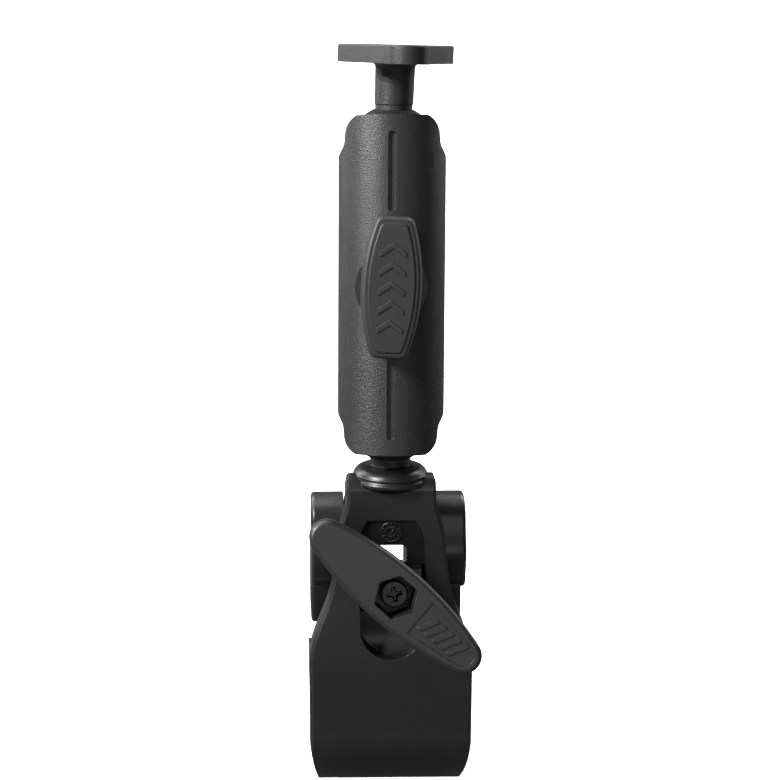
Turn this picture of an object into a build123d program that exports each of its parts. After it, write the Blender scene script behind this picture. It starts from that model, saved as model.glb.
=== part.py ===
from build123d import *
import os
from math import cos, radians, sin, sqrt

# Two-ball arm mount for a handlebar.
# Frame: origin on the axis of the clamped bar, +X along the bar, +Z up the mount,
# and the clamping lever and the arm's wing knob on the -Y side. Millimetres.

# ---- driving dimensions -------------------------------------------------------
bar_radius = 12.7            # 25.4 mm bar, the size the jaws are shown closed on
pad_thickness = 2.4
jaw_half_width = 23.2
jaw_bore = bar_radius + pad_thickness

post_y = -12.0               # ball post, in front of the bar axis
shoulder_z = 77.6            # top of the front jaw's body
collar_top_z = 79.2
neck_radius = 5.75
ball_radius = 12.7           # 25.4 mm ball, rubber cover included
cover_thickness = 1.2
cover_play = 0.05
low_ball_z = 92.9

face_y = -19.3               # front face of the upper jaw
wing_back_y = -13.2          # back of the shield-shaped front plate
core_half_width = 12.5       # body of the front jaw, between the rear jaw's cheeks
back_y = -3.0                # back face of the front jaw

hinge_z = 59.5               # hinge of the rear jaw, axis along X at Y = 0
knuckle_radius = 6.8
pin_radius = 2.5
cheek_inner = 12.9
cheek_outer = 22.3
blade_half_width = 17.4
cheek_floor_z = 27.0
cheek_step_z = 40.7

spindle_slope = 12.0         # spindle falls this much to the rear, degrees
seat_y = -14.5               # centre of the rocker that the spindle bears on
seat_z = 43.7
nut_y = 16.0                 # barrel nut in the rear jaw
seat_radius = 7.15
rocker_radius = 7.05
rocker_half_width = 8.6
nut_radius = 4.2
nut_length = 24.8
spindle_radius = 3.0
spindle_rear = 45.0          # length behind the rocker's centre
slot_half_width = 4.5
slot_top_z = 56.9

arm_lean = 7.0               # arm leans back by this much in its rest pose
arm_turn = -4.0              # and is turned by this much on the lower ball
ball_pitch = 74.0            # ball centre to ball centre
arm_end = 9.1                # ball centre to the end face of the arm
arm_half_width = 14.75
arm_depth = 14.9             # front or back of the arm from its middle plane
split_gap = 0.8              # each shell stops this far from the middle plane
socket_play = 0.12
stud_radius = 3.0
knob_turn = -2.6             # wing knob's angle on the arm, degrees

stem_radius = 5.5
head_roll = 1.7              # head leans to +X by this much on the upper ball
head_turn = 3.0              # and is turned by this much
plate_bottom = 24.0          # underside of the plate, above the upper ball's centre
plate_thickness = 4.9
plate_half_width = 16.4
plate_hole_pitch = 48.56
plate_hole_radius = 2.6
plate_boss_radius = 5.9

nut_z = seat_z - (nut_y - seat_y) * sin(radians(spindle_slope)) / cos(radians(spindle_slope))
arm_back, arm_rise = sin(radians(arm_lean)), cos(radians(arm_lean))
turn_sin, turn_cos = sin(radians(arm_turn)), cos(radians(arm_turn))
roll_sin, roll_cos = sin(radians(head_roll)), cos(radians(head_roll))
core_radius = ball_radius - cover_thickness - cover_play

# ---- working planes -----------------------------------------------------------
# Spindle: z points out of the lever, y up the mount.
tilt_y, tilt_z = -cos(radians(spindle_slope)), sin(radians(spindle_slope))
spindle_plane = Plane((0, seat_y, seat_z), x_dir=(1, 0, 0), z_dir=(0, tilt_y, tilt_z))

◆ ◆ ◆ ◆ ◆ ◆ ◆

Give again, word for word, the lines of the listing, starting at its first line and ending with the line containing "cheek_step_z = 40.7".

The answer:
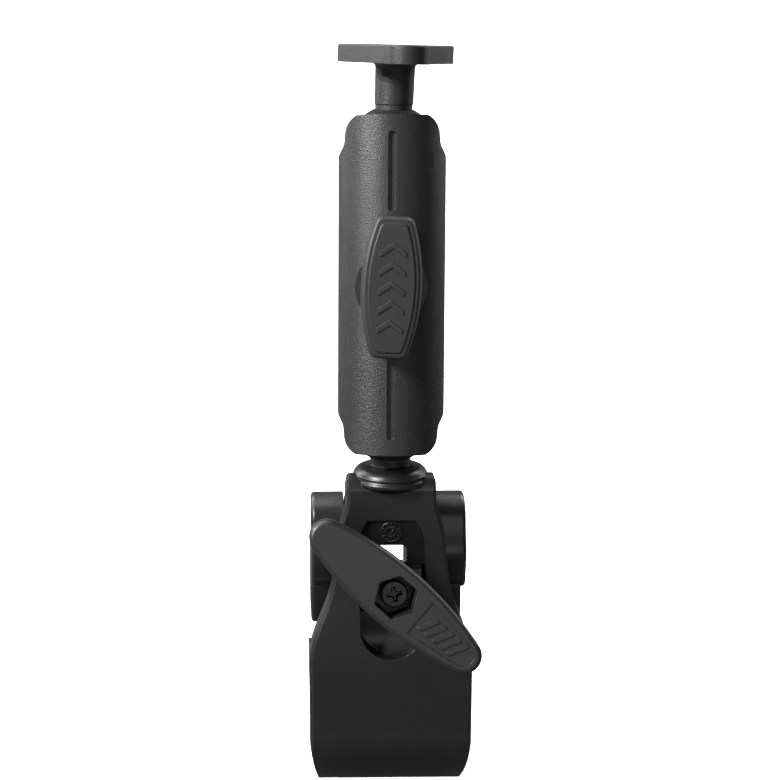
Turn this picture of an object into a build123d program that exports each of its parts. After it, write the Blender scene script behind this picture. It starts from that model, saved as model.glb.
=== part.py ===
from build123d import *
import os
from math import cos, radians, sin, sqrt

# Two-ball arm mount for a handlebar.
# Frame: origin on the axis of the clamped bar, +X along the bar, +Z up the mount,
# and the clamping lever and the arm's wing knob on the -Y side. Millimetres.

# ---- driving dimensions -------------------------------------------------------
bar_radius = 12.7            # 25.4 mm bar, the size the jaws are shown closed on
pad_thickness = 2.4
jaw_half_width = 23.2
jaw_bore = bar_radius + pad_thickness

post_y = -12.0               # ball post, in front of the bar axis
shoulder_z = 77.6            # top of the front jaw's body
collar_top_z = 79.2
neck_radius = 5.75
ball_radius = 12.7           # 25.4 mm ball, rubber cover included
cover_thickness = 1.2
cover_play = 0.05
low_ball_z = 92.9

face_y = -19.3               # front face of the upper jaw
wing_back_y = -13.2          # back of the shield-shaped front plate
core_half_width = 12.5       # body of the front jaw, between the rear jaw's cheeks
back_y = -3.0                # back face of the front jaw

hinge_z = 59.5               # hinge of the rear jaw, axis along X at Y = 0
knuckle_radius = 6.8
pin_radius = 2.5
cheek_inner = 12.9
cheek_outer = 22.3
blade_half_width = 17.4
cheek_floor_z = 27.0
cheek_step_z = 40.7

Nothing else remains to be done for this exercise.